* [Exercise instructions]:
Return only the lines running from the line that holds "Write part 2" to the line that holds "rubber_specular = 0.4", including both.

Start

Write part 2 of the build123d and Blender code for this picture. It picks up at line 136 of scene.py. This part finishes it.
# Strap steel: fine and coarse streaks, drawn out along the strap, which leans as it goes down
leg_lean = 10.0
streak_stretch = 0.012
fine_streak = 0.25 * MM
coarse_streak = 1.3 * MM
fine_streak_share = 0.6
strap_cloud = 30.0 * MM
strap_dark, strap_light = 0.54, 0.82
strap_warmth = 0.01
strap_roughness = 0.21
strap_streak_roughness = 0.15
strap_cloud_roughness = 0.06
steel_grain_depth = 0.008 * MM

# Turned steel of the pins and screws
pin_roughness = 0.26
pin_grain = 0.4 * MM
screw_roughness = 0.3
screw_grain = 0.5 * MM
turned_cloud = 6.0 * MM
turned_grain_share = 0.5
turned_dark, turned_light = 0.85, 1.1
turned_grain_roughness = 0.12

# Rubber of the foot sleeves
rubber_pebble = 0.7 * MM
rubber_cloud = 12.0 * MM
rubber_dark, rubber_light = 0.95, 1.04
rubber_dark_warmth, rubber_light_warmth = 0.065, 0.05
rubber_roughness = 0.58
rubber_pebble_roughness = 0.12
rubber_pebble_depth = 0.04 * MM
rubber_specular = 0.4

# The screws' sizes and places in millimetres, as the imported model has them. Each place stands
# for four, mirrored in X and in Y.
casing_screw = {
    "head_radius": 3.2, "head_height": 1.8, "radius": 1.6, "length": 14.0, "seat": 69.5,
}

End
Start

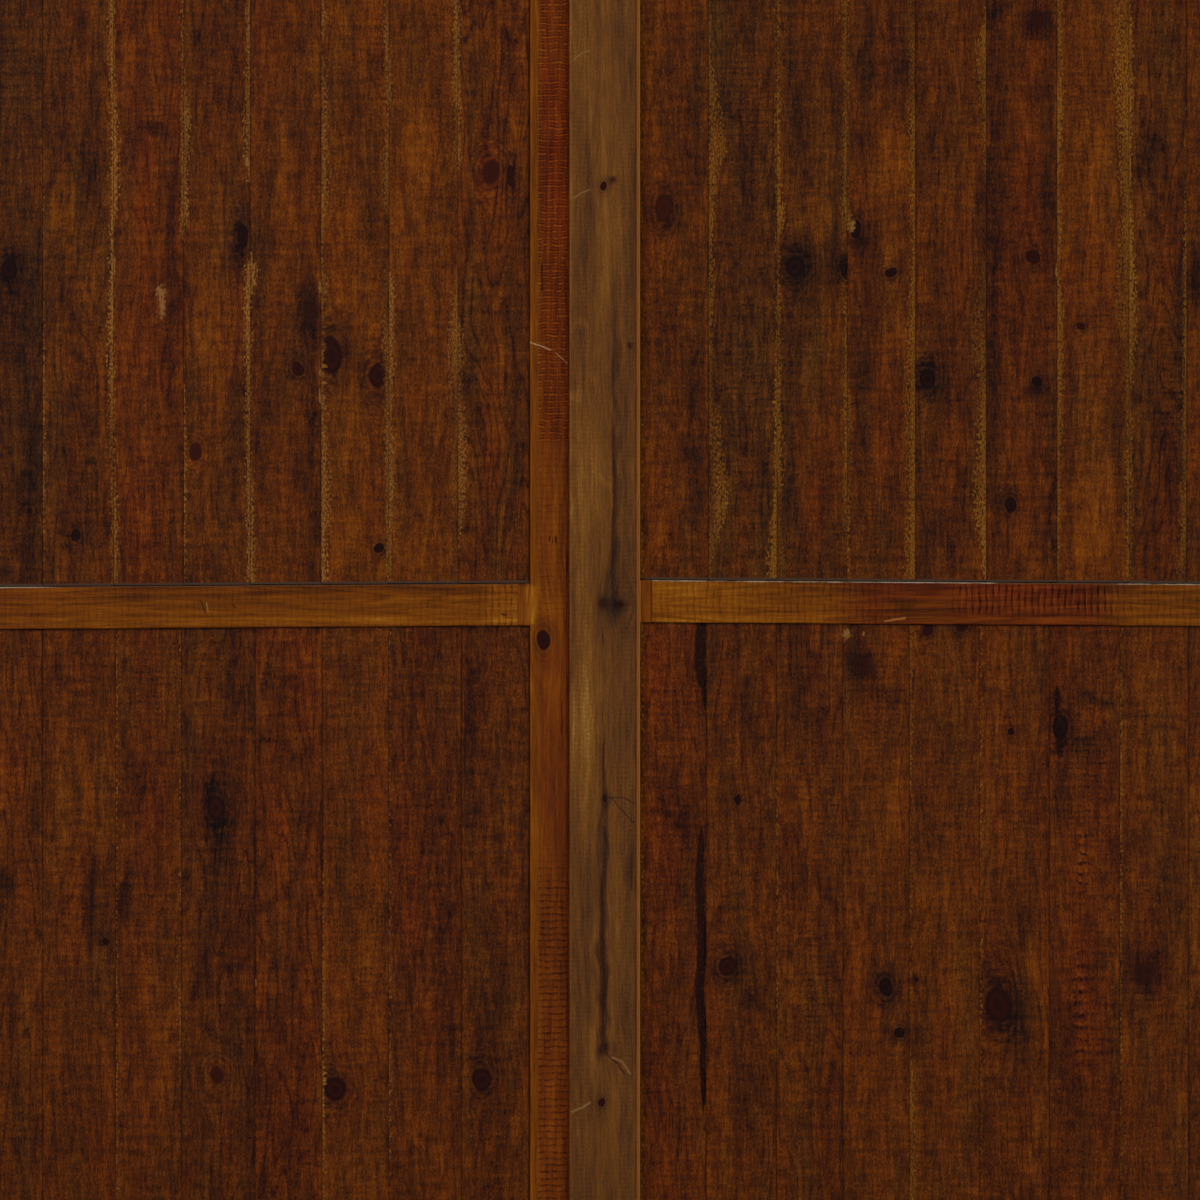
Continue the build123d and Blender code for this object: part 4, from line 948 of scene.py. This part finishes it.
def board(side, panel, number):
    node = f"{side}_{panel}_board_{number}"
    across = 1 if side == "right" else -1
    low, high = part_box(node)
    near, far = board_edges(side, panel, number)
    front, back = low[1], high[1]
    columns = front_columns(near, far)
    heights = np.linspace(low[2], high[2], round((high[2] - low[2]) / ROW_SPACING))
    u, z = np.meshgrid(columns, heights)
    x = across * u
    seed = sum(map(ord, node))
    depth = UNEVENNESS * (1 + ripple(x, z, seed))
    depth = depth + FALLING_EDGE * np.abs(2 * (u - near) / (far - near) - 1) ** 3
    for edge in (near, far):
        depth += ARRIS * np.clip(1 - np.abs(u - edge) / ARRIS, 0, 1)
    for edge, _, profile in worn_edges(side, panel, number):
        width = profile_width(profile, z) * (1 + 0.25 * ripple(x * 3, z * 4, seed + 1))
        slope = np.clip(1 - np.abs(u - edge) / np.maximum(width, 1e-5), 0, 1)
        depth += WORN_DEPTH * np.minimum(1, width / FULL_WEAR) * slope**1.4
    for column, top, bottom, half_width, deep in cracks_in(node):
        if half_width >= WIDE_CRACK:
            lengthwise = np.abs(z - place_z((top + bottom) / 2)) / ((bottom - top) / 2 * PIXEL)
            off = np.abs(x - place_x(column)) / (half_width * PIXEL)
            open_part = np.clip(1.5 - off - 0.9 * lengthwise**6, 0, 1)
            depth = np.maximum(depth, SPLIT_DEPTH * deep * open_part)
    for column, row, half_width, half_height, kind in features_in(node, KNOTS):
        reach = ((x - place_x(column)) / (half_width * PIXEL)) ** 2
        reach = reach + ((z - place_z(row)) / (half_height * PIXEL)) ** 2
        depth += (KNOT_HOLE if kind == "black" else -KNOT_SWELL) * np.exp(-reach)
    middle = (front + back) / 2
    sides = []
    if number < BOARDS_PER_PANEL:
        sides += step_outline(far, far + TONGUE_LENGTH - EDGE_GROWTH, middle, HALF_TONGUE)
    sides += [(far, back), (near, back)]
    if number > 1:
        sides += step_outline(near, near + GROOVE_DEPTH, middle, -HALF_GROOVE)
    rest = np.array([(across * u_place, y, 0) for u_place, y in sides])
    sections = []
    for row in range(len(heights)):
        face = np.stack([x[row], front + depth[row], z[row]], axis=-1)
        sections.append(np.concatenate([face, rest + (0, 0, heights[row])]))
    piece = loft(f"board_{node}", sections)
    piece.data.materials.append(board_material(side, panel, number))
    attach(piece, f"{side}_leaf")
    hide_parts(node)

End

* [Response for this exercise]:
Write part 2 of the build123d and Blender code for this picture. It picks up at line 136 of scene.py. This part finishes it.
# Strap steel: fine and coarse streaks, drawn out along the strap, which leans as it goes down
leg_lean = 10.0
streak_stretch = 0.012
fine_streak = 0.25 * MM
coarse_streak = 1.3 * MM
fine_streak_share = 0.6
strap_cloud = 30.0 * MM
strap_dark, strap_light = 0.54, 0.82
strap_warmth = 0.01
strap_roughness = 0.21
strap_streak_roughness = 0.15
strap_cloud_roughness = 0.06
steel_grain_depth = 0.008 * MM

# Turned steel of the pins and screws
pin_roughness = 0.26
pin_grain = 0.4 * MM
screw_roughness = 0.3
screw_grain = 0.5 * MM
turned_cloud = 6.0 * MM
turned_grain_share = 0.5
turned_dark, turned_light = 0.85, 1.1
turned_grain_roughness = 0.12

# Rubber of the foot sleeves
rubber_pebble = 0.7 * MM
rubber_cloud = 12.0 * MM
rubber_dark, rubber_light = 0.95, 1.04
rubber_dark_warmth, rubber_light_warmth = 0.065, 0.05
rubber_roughness = 0.58
rubber_pebble_roughness = 0.12
rubber_pebble_depth = 0.04 * MM
rubber_specular = 0.4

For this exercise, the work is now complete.